### Short task
Reply with nothing except the number of lines that contain the word "handed".
------------------------------------------------------------
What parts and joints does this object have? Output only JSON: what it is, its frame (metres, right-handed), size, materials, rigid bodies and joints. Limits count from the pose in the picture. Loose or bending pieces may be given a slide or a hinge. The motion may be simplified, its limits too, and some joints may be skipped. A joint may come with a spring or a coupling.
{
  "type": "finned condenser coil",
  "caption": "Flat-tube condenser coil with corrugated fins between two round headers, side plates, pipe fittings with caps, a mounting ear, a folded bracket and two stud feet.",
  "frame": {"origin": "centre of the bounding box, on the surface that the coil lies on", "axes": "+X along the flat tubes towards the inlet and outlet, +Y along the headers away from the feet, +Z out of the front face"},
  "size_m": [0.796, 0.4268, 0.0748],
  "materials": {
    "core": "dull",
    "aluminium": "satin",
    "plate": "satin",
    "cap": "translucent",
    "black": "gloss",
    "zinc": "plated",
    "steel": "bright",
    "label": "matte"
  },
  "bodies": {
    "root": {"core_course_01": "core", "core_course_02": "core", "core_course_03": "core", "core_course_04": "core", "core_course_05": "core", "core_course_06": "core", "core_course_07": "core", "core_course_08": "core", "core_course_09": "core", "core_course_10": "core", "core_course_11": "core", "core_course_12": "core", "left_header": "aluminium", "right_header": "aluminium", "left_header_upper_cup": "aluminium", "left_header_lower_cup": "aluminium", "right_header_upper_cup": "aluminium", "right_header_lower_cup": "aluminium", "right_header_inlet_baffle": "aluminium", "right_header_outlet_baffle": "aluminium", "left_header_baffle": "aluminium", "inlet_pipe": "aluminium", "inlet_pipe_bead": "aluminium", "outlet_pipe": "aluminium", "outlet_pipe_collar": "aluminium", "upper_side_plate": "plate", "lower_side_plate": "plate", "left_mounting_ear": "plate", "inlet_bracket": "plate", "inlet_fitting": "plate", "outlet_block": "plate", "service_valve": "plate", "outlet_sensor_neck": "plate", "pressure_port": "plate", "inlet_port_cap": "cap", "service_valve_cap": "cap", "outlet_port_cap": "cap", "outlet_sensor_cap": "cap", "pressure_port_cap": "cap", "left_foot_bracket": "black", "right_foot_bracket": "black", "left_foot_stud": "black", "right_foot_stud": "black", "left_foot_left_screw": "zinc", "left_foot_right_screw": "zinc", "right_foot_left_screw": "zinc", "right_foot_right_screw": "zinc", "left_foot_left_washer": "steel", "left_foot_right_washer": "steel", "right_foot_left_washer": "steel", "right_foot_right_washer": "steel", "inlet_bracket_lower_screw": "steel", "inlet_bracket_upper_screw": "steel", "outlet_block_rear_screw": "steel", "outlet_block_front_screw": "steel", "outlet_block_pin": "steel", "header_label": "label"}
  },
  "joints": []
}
------------------------------------------------------------
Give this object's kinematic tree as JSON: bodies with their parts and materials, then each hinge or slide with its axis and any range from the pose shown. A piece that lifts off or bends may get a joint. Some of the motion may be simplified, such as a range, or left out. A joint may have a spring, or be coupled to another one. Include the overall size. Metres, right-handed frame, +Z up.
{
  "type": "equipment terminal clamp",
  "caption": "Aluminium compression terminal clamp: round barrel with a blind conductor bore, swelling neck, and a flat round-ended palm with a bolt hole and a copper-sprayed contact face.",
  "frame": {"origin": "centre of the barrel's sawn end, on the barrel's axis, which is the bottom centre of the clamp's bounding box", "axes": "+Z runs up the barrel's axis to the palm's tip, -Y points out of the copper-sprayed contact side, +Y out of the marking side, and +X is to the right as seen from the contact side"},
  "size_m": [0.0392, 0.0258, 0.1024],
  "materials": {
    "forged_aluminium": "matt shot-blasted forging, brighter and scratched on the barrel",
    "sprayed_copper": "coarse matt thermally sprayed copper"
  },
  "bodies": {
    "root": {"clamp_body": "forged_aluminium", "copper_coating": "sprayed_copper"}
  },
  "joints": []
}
------------------------------------------------------------
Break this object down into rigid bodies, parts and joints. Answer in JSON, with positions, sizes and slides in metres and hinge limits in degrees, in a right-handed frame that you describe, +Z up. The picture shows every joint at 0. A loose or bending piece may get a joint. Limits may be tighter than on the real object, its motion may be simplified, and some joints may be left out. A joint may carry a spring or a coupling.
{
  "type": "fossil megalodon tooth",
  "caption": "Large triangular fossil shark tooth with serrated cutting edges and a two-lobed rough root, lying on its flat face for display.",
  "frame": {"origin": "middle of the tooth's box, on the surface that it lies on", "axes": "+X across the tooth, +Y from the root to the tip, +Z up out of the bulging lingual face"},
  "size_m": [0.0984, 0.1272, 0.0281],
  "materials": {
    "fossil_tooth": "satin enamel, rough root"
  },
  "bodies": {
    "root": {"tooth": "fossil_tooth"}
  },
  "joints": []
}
------------------------------------------------------------
### Exercise solution
3